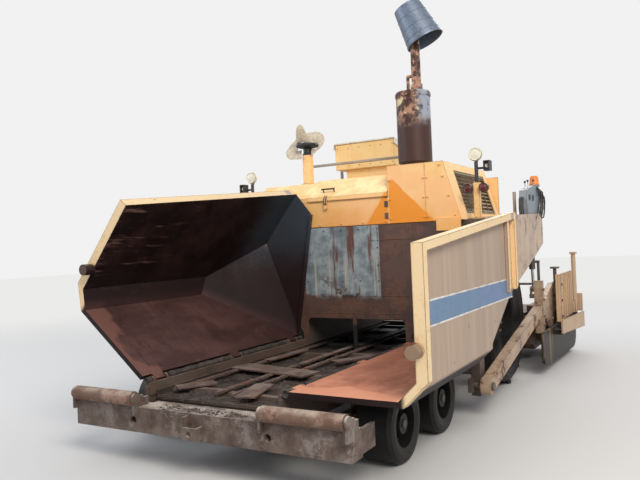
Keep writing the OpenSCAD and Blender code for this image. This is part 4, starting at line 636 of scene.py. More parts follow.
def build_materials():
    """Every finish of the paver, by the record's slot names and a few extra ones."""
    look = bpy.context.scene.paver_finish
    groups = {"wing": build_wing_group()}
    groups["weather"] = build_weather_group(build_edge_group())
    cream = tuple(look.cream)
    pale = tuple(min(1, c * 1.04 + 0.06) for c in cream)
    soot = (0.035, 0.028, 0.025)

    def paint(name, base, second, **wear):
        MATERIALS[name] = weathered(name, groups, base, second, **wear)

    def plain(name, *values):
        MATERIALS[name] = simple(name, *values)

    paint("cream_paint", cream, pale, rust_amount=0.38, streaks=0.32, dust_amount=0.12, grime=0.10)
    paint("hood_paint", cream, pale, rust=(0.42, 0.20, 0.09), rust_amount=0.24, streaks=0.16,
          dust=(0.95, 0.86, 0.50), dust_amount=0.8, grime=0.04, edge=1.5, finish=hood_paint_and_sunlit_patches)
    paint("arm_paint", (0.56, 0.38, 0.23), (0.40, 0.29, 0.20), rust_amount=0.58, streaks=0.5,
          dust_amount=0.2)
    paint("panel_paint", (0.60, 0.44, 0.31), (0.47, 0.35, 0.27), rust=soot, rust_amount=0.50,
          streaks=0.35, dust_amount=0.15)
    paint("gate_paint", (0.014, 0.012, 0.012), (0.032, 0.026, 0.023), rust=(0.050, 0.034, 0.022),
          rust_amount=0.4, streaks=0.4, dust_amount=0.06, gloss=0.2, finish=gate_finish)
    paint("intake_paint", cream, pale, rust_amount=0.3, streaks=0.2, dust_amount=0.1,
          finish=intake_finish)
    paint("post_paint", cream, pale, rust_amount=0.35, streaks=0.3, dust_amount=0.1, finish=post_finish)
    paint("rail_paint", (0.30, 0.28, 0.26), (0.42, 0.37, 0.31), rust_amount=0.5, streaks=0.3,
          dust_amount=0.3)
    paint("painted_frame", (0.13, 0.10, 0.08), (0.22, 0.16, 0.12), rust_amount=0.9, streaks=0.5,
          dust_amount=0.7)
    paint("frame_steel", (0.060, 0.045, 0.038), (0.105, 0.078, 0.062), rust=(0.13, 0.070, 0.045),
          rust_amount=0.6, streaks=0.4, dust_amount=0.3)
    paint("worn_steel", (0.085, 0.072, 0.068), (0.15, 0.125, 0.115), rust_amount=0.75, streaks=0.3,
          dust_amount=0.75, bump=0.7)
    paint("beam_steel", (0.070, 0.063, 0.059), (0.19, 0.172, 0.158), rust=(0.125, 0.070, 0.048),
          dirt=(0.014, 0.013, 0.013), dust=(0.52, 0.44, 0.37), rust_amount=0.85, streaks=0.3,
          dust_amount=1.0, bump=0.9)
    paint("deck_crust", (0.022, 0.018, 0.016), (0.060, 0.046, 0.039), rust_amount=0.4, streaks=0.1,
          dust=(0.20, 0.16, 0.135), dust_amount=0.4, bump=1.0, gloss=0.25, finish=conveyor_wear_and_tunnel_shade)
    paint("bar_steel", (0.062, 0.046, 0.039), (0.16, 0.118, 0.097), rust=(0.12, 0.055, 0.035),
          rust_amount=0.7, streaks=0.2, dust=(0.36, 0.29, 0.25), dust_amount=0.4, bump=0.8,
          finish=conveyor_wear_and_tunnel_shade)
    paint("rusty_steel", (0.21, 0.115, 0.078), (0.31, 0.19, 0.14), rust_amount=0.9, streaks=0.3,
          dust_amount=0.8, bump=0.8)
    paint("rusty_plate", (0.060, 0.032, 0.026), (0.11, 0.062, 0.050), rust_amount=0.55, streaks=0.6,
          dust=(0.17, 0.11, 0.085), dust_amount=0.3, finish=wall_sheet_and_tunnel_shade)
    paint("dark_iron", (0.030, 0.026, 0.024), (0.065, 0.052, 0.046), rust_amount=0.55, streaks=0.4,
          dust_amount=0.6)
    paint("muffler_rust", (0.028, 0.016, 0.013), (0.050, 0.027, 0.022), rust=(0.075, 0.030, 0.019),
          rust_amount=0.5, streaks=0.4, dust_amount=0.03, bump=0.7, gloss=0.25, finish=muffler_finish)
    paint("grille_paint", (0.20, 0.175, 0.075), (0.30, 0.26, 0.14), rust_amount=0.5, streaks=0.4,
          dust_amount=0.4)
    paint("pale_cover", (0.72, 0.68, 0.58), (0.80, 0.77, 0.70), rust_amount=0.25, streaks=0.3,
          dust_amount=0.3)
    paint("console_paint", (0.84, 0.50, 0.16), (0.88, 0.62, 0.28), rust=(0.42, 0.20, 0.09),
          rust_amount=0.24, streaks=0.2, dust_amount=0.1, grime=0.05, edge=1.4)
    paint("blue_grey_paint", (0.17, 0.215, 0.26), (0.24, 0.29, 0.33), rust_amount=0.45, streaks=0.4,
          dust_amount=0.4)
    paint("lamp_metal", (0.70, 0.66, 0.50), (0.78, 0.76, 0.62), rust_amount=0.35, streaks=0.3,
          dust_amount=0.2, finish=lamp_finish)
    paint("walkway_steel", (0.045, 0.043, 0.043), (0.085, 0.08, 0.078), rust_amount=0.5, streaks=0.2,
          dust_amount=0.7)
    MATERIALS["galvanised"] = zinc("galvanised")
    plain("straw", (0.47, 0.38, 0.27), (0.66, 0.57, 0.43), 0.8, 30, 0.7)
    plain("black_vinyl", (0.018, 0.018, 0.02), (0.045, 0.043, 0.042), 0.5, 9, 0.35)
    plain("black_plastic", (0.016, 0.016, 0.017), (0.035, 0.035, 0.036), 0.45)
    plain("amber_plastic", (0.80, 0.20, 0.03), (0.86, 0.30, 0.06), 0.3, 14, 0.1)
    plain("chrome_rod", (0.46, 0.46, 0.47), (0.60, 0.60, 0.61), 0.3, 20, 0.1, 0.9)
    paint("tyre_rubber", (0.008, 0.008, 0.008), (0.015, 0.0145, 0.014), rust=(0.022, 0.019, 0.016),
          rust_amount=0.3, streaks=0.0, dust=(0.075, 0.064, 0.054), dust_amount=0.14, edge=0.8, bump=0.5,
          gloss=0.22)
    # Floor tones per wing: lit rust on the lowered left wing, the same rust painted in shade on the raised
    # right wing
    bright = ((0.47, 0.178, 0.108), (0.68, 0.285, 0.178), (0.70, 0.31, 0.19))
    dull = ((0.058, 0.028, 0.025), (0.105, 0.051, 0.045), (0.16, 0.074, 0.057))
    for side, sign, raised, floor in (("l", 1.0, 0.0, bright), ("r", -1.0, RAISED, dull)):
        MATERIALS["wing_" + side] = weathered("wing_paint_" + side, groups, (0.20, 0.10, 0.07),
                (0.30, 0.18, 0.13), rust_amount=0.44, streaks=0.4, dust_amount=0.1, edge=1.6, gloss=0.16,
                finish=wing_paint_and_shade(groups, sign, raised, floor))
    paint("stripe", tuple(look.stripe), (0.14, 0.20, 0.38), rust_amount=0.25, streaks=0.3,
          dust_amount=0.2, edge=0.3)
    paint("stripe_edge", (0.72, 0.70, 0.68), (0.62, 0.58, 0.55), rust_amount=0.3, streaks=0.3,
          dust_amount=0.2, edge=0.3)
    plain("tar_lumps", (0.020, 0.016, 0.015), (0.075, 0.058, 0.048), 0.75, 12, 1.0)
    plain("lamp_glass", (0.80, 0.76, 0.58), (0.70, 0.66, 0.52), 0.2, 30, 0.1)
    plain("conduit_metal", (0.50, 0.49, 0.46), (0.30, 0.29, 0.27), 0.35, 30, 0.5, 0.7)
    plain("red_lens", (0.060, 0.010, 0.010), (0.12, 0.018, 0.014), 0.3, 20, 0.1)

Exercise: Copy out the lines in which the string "scene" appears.

Problem solution:
Keep writing the OpenSCAD and Blender code for this image. This is part 4, starting at line 636 of scene.py. More parts follow.
    look = bpy.context.scene.paver_finish